The Indian Seas are well known as the deadliest basin for severe cyclones in the world. The frequency of storms is generally more in the Bay of Bengal, in comparison to the Arabian Sea, but severity takes an almost equal toll on either side.
There are two seasons for formation of cyclonic storms namely, pre-monsoon (April and May) and post-monsoon (October to December). June onwards depressions start forming in the Bay of Bengal, which bring monsoon showers. However, cyclones could develop over the Arabian Sea till about third week of June, even when the monsoon is in progress. As the monsoon current penetrates deep into inland, the possibility of cyclones decreases.
History of Cyclones in pre-monsoon season
We generally see an appreciable increase in the frequency of storms from April to May. However, there is no definite distribution and every year does not witness cyclone formation.
In last ten years, 3 cyclones developed only in the Bay of Bengal, in the month of April. These were Mala (2006), Nargis (2008) and Bijli (2010). In May, cyclones have originated both in the Arabian Sea and Bay of Bengal. In the last decade, Aila (2009), Bandu (2010) and Mahasen (2013), were among the named cyclones. The effects of Nargis spilled over to the month of May as well, in 2008. All the three cyclones that occurred in June, namely Gonu (2007), Phet (2010) and Nanauk (2014), had developed in the Arabian Sea.

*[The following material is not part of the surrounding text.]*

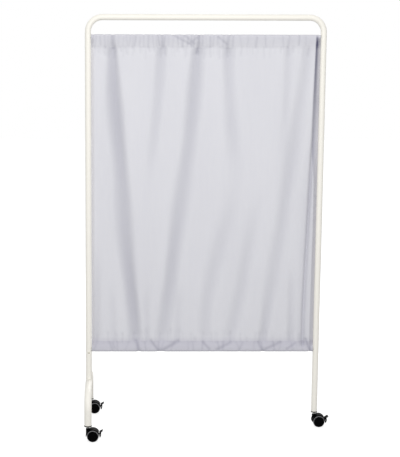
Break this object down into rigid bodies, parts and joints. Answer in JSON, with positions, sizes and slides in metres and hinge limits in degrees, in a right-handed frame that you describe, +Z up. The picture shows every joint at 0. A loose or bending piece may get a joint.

Gonu was the strongest named cyclone in the Arabian Sea. The year 2010 received 3 cyclones in the pre-monsoon season, which is quite unusual.
This April, we did not witness any cyclone. Going by the weather models, we could say that May will also not see the formation of any cyclone. A low-pressure area will develop in the Andaman Sea by the middle of the month. The system will stay very close to the Arakan coast of Myanmar, but it will not enter deep into the sea. It will bring good showers along the coastal areas.